The recipe in the book included halopenos as well as bell peppers and tomatoes which I excluded to keep it nightshade free. So I had to modify the recipe a little bit. I added some fresh ginger which gives it a slight punch. And added strawberries and mandarin oranges instead of tomatoes for that sweet and sour flavor. Also, the three types of citruses – lime, lemon and orange makes this ceviche bursting with flavor! So good! I am sure all seafood lovers will instantly fall in love with this recipe. And those of you who are new to seafood, this might be just the dish that moves you over into the seafood camp!

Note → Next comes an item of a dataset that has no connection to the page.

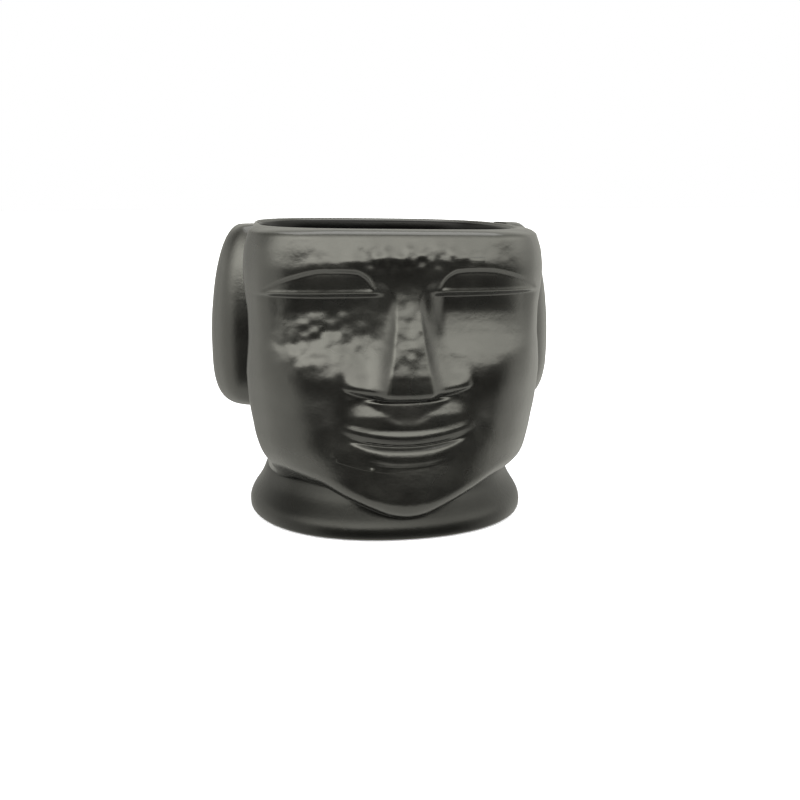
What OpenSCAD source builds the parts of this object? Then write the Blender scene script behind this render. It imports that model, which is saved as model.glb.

- ½ a lb large raw shrimp, peeled and deveined (about 15-18)
- 2 tbsp freshly squeezed lemon juice
- 2 tbsp freshly squeezed lime juice
- 1 tbsp freshly squeezed orange juice
- ¼ th of a medium red onion, finely chopped
- ½ tsp fresh ginger, grated
- About 4 medium fresh strawberries, diced
- ¼ cup fresh mandarin oranges, diced (optional)
- 2 tbsp fresh cilantro, chopped finely
- ½ of a medium ripe Avocado, pitted, peeled and chopped
- 1 tbsp extra virgin olive oil
- ½ tsp sea salt
- Chop the shrimp into ½ inch long pieces and toss into a medium mixing bowl. Add the lemon juice, lime juice, orange juice, red onions and ginger. Mix everything well using a spoon. Cover and refrigerate for about 45 minutes until the shrimp firms up and turns opaque(looks cooked).
- When it's time to serve, add all the rest of the ingredients to the bowl and toss well together. Serve with grain free tortilla chips or plantain chips or as a salad!